I’ve always been a bit of a media hoarder. It started in the VHS era recording various programs from television, then to downloading MP3s from Napster and burning them to CDs. Of course, there was also retro game emulation, but NES, SNES, and Genesis games were measured in kilobytes; those titles could easily fit on several floppy diskettes if I needed to back anything up. At some point, the cost of hard disk storage came down enough to make consolidating my literal binders full of backup discs a practical choice: a shoebox full of USB hard drives took up less space than the equivalent binders. Eventually, my knack for collecting and repurposing second-hand hardware led me to some discarded NAS enclosures, and I dutifully filled them with those hard drives I had previously stored in the aforementioned shoebox. Of course, this ad-hoc assemblage of networked devices could only extend so far before it became a monster–there was one NAS for my music, another for video, another for backups, one for my wife’s media–and they all lived in a noisy cubbyhole just below the living room television. The COVID-19 pandemic gave me an excuse to finally hit the reset button on the whole unwieldy, dusty, noisy mess.
Like many others during the early pandemic lockdowns, I took to reconfiguring my living situation as a means to not only to occupy myself and avoid the anxieties of the outside world, but to also improve some part of my living situation. The collection of NAS enclosures was hard to clean, and because it was hard to clean, it made the fans less effective, which made cooling less effective, which made the fans work harder, which made the system noisier. Switching everything to a combined enclosure seemed like the logical first move in rebuilding my media center, so I set about planning to build a fully-functional server that could handle at least the 10 hard drives that made up my current NAS solution and be extensible and upgradeable to meet any future demands. I had built stand-alone PCs before, so the theory was familiar to me, but I had never tried to assemble anything on this scale before. I was going to need to do some homework!

The Project Magnavox HTPC that I built back in 2014 seemed like the logical starting point. My wife and I had upgraded to an Android-powered smart TV already and made the original set-top box concept obsolete (or, at least, redundant).
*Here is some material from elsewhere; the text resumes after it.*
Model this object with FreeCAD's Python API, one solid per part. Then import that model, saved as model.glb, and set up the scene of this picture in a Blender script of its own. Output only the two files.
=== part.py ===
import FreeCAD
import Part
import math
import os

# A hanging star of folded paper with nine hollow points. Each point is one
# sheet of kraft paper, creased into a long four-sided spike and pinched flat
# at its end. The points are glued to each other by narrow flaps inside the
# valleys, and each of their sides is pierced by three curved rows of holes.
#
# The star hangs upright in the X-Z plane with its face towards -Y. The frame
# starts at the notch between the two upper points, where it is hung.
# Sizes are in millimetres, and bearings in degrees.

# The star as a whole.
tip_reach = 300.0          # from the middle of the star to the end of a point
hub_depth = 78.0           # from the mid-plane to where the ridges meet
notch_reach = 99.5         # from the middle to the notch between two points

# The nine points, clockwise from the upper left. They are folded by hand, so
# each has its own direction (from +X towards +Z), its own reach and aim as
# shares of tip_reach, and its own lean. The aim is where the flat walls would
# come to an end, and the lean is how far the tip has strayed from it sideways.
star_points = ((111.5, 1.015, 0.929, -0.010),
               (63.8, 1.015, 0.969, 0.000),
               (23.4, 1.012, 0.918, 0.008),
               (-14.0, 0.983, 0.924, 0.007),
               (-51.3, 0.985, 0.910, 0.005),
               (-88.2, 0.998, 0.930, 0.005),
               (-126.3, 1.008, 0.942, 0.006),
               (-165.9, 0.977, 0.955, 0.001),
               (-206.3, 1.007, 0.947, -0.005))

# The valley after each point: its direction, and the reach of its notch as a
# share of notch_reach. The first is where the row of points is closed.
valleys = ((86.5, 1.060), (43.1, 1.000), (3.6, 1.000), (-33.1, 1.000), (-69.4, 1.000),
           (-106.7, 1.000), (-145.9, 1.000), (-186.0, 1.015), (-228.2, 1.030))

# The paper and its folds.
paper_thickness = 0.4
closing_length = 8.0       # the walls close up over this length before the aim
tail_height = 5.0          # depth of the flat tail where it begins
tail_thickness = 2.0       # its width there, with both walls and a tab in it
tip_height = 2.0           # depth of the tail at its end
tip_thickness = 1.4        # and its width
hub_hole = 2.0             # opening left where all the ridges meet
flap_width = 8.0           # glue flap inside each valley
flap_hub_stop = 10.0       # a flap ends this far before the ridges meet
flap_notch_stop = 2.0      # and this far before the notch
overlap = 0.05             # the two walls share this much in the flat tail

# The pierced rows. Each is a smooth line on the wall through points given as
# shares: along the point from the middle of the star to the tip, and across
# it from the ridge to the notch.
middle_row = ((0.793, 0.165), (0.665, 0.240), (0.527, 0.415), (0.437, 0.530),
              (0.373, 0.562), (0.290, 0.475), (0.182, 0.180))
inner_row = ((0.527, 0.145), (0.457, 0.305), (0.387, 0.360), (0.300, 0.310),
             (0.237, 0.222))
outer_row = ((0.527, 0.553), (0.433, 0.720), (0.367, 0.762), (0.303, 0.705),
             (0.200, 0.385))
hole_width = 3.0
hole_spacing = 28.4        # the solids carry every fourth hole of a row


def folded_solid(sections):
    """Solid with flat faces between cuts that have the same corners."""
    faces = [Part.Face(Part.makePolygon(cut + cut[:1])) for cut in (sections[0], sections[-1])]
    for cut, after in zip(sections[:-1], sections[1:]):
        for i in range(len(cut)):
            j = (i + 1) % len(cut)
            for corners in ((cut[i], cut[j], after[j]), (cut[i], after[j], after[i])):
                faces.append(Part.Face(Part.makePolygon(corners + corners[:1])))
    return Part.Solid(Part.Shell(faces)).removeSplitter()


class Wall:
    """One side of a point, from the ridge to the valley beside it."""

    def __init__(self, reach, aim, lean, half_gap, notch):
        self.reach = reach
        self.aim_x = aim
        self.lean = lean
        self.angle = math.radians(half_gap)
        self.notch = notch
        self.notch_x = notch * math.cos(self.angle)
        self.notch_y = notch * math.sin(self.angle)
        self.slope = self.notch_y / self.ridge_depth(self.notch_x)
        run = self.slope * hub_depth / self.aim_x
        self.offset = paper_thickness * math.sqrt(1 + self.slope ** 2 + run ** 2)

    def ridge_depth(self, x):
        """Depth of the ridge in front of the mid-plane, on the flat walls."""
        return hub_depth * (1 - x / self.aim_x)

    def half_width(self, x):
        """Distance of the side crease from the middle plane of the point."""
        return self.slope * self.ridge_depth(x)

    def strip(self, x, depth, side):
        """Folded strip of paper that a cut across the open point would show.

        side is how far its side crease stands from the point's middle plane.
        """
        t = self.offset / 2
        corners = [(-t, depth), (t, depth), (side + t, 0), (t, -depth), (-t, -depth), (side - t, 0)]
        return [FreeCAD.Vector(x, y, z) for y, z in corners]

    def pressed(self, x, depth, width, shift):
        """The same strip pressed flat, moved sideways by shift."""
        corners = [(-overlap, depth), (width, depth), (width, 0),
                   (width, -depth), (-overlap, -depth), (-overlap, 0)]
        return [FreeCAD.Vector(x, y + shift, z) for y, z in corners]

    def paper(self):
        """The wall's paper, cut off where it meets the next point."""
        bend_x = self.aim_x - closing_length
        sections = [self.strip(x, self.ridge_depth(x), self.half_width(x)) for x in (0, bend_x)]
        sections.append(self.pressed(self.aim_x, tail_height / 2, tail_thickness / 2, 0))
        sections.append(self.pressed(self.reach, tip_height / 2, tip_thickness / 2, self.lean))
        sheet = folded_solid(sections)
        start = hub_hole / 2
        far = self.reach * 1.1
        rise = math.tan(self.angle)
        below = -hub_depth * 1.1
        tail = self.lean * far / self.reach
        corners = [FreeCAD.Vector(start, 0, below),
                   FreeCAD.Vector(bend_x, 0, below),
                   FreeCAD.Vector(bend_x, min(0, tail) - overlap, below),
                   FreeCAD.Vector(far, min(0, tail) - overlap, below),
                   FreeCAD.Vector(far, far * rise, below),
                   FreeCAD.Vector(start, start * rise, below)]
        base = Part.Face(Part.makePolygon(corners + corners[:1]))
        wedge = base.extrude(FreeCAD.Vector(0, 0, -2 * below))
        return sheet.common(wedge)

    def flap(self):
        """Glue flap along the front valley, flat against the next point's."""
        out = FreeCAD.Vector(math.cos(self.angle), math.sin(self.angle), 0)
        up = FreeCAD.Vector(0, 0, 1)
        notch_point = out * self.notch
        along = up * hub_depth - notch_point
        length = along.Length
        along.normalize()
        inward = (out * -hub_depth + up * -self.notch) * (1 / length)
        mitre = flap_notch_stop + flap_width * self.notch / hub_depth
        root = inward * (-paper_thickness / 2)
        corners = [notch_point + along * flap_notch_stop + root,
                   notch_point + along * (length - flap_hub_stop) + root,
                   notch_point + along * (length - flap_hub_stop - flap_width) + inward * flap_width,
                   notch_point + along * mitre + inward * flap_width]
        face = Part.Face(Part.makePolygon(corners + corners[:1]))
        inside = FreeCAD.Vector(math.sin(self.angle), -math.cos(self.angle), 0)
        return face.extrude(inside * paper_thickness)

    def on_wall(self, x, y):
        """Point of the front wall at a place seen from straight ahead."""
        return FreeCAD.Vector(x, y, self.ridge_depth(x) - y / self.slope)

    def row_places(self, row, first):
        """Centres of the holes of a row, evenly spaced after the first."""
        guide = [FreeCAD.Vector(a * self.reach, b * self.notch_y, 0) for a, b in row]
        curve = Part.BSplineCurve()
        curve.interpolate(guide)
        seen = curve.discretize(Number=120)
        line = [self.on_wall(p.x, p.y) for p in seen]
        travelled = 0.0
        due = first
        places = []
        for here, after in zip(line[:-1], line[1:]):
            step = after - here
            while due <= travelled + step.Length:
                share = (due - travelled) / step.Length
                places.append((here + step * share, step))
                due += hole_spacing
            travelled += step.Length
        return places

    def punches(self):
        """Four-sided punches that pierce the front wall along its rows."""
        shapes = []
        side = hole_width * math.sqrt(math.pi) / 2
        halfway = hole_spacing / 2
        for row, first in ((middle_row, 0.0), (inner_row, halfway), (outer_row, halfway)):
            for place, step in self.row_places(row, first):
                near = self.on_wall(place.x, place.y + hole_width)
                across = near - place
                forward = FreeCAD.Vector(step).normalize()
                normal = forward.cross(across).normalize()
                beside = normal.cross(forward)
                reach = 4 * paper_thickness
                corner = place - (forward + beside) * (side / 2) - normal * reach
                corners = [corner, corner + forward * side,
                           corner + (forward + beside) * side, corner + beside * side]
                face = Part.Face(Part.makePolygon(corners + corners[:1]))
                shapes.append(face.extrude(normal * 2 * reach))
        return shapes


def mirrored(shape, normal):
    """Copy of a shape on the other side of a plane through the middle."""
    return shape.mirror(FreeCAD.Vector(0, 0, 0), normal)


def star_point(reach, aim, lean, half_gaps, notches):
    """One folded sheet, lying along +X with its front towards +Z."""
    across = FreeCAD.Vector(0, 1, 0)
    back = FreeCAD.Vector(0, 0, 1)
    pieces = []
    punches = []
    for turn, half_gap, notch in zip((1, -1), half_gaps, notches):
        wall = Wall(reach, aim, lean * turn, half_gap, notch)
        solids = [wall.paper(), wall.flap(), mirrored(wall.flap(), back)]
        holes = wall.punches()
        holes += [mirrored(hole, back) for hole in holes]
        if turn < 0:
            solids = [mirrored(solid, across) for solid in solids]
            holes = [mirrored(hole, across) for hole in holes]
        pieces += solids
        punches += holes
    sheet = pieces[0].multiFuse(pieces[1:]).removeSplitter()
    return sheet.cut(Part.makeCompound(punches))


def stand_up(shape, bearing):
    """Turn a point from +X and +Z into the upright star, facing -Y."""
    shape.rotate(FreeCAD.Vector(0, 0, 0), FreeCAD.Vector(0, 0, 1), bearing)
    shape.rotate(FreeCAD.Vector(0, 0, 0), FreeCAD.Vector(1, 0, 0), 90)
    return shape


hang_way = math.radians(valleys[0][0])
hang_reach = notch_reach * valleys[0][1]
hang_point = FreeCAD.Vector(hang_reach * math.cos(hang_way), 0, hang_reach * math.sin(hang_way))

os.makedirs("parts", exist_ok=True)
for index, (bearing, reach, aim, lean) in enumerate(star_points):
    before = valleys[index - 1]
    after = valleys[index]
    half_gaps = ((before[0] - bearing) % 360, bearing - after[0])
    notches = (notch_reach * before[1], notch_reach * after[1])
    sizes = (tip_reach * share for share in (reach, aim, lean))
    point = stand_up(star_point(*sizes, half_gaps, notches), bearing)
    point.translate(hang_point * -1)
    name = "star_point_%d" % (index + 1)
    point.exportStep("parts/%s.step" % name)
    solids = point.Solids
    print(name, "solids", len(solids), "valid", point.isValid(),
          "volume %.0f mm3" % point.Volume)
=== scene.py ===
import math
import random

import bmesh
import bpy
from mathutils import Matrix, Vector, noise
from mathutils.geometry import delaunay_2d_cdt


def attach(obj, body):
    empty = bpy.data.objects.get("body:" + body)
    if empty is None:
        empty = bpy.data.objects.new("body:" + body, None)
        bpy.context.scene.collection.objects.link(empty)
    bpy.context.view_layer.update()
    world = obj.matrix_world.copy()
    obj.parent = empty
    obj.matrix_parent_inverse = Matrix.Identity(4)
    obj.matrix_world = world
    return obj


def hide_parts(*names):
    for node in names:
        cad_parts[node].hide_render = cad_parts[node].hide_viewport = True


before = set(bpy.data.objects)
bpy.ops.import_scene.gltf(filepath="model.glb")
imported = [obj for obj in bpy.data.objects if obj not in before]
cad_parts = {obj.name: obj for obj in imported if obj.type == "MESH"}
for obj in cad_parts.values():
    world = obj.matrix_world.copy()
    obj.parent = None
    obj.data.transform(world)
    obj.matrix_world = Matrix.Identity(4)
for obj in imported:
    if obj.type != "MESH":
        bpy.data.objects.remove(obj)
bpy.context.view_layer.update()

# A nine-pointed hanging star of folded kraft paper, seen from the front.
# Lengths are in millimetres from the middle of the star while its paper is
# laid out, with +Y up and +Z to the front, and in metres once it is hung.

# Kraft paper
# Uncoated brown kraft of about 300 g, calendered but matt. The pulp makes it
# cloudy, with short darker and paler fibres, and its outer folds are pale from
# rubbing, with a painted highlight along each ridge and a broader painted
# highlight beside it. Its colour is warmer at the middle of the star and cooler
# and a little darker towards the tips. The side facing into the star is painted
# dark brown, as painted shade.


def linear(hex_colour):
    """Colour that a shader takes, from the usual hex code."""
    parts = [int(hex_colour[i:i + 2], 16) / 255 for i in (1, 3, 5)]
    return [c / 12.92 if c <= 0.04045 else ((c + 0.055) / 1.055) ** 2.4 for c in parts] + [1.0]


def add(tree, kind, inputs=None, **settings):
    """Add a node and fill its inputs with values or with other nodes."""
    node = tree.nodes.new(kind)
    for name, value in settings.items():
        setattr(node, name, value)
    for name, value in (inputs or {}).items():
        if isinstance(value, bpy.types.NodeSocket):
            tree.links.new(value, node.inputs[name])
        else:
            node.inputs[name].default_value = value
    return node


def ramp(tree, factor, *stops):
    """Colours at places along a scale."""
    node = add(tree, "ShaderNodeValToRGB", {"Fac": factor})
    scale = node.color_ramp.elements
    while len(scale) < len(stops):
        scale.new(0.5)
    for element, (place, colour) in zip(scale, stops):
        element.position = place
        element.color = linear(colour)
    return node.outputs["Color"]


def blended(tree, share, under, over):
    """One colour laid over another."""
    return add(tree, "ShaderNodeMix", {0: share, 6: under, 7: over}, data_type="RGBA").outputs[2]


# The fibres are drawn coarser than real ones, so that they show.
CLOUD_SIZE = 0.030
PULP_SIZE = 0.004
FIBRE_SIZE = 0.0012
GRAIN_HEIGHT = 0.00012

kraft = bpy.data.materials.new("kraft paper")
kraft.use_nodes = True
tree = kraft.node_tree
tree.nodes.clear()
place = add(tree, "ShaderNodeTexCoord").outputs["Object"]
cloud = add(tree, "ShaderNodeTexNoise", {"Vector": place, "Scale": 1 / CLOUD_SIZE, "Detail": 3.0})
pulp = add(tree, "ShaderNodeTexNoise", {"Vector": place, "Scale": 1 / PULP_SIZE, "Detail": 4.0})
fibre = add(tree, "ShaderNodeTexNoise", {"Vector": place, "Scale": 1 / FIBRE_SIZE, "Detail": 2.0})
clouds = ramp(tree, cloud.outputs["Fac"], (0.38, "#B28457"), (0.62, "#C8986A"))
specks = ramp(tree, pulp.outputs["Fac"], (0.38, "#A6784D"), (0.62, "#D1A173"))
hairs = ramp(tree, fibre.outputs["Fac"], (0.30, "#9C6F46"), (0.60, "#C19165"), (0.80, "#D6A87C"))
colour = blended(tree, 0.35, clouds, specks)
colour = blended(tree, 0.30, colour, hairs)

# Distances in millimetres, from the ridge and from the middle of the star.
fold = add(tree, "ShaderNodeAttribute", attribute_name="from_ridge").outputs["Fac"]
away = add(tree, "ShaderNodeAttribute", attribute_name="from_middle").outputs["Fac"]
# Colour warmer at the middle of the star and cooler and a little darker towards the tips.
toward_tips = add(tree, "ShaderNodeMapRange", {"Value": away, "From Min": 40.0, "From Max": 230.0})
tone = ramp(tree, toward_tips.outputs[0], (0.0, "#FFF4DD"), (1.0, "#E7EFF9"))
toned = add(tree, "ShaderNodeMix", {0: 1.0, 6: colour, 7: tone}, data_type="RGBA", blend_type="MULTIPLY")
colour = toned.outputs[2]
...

The motherboard, processor, and memory were still more than capable enough to decode 1080p video, so basic file management should be a piece of cake. This would also offset the total cost of the project as I wouldn’t need to purchase those parts. The bulk of the cost would be sourcing a suitable enclosure: something that could house at least (10) 3.5″ drives, something that has good airflow for cooling, and something that doesn’t take up a lot of space. Additionally, I would need SATA Y-adapters to attach all the drives to the motherboard that I already had, and I would need to find an appropriate OS that could power the whole thing without much overhead.
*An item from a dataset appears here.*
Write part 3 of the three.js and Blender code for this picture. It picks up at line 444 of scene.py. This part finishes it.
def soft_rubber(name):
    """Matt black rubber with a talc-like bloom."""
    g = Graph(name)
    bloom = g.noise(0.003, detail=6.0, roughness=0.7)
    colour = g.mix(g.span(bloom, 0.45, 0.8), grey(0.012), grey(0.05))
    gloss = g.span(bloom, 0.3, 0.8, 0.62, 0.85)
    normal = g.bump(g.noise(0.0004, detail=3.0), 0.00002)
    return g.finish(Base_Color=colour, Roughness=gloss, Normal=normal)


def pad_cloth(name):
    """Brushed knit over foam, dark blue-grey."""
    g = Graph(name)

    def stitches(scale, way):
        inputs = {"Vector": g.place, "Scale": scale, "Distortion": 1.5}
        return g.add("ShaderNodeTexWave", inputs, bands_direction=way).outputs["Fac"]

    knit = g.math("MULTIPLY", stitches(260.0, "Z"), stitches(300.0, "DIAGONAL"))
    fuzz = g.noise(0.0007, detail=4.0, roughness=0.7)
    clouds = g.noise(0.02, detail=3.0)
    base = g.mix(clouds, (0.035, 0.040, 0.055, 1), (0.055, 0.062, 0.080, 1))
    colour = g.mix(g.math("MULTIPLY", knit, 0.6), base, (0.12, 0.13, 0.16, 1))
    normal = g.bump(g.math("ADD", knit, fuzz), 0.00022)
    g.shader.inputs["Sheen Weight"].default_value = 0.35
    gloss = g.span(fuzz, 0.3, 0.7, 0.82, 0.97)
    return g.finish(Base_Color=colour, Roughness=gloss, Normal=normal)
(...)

For the case, I settled on a 9-bay tower from Antec that already had a couple fans installed as well as some pretty large vents for thermal management. (On a side note: I get annoyed at how all high performance computer parts are labeled “gamer” and usually come with superfluous LED arrays or odd geometric form factors. Is it too much to ask for subtlety? Does everything need to look like it was a rejected prop from an early 00’s movie hacker scene?). The MSI motherboard that I pulled from Project Magnavox only had 4 SATA ports, so I picked up a couple of 4-port PCIe SATA controllers and some power splitters to connect all the drives I was about to employ. I would also need to pick up a few “last-minute” parts from the local Micro Center (which, it would turn out, was an adventure in and of itself during the early days of the COVID-19 pandemic) as well as 3D print a few adapters to fit my 3.5″ HDDs into the case’s 5.25″ drive bays.

One of the NAS enclosures I would cannibalize contained a mount for an additional 4 drives, so that also went into the case bringing the total up to 12 drives by the time I brought the server online! However, because I am using drives from a variety of devices and vintages, the available storage would only total to some 7TB. My goal is to replace drives with larger units as they wear out and grow the available storage over time. The final part I will need top install is an internal USB port. This is a conventional USB-A female port attached to a USB header allowing for USB devices to be placed inside a computer case. This port will host the USB flash drive that the FreeNAS operating system is installed on, freeing all available HDD space for storage.
Once assembled, it will be time to install the operating system and begin migrating data from the stacks of USB drives that I’m using as temporary storage!